Advanced Steel sued X-Body Equipment for infringement of a method of loading shipping containers with bulk material. The “proximate end” of the claimed transfer base, for moving loaded material, was disputed by the parties. X-Body successfully argued on summary judgment that the piston-and-cylinder for its container packer was not connected to the proximate end of its transfer base, but instead was connected at a point on the bottom of the container packer. Under the district court’s construction of “proximate end” (which means “the extreme or last part lengthwise”), there was no literal infringement or infringement under the doctrine of equivalents.

CAFC Rejects Claim Construction on Plain Meaning when Context Leads to a Different Interpretation

The district court erred by relying entirely on the plain meaning of the claim where context-based interpretations were necessary. The Court held that the plural terms “intervals” and “remotes” in isolation could mean what must occur during each interval and what was applicable to all the remotes, but there was no requirement indicated in the remaining claim language or specification that at least one remote transmit and receive frames during at least one interval. The Court held that this evidence, together with other language in claim 21, and teachings in the specification, showed that each cycle in the claims must have intervals in which remotes were allowed to transmit.

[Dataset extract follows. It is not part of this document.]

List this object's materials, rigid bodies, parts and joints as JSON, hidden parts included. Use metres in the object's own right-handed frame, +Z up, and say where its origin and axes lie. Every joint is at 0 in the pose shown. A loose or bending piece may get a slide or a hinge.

CAFC Reverses Claim Construction on Operability Requirements of the Invention

The Federal Circuit reversed the district court’s claim construction, and held that the claim language does not require that the start and duration of remote-transmission intervals be communicated prior to the beginning of the cycle. St. Jude had not explained why, in accordance with the specification, it was not sufficient that a remote know roughly when to expect an upcoming cycle to begin, rather than its exact starting time, and why such interval information could not be communicated during a cycle. The Court postulated that a remote unit could power up its communications equipment for the entirety of a first cycle, receive interval information whenever it was transmitted, then only power up that equipment during its assigned interval for subsequent cycles.

CAFC Says Prior Art Reference Sufficiently Enabled Based on Applicant Admissions

As applied to Morsa’s application, the Court found that the specification made numerous admissions regarding the knowledge of a person of skill at the time of the invention. However, Judge Newman wrote in dissent that enablement of prior art must also come from the prior art, and that the majority improperly used information from the specification of the patent at issue to find that a prior art reference was enabling.

Reputational Injury Confers Standing to Sue For Correction of Inventorship

The Court expressly held that concrete and particularized reputational injury alone can give rise to Article III standing to correct inventorship under § 256. Recognition as an inventor of an important patent is as significant to an inventor’s career as is authoring a scientific paper. Further, pecuniary consequences may flow from being designated an inventor, particularly for professionals employed as inventors. Here, Dr. Shukh presented numerous questions of material fact concerning whether his omission from the contested patents caused him a reputational injury.

CAFC Finds Substantially Pure Isomer Obvious From Prior Art 50/50 Mixture

The issue on appeal was whether a mixture comprising at least 92% of the (6S) isomer of leucovorin would have been obvious when both the 50/50 mixture of isomers and the pure (6S) isomer were known in the art. Affirming the district court, the Federal Circuit agreed that “one of skill would have been motivated to modify the prior art 50/50 mixture to make the claimed mixture,” especially when it was known that the desired activity lies with the (6S) isomer. The Court found no evidence indicating that the claimed mixture “possess[ed] unexpected advantages over the prior art pure material” so as to overcome obviousness.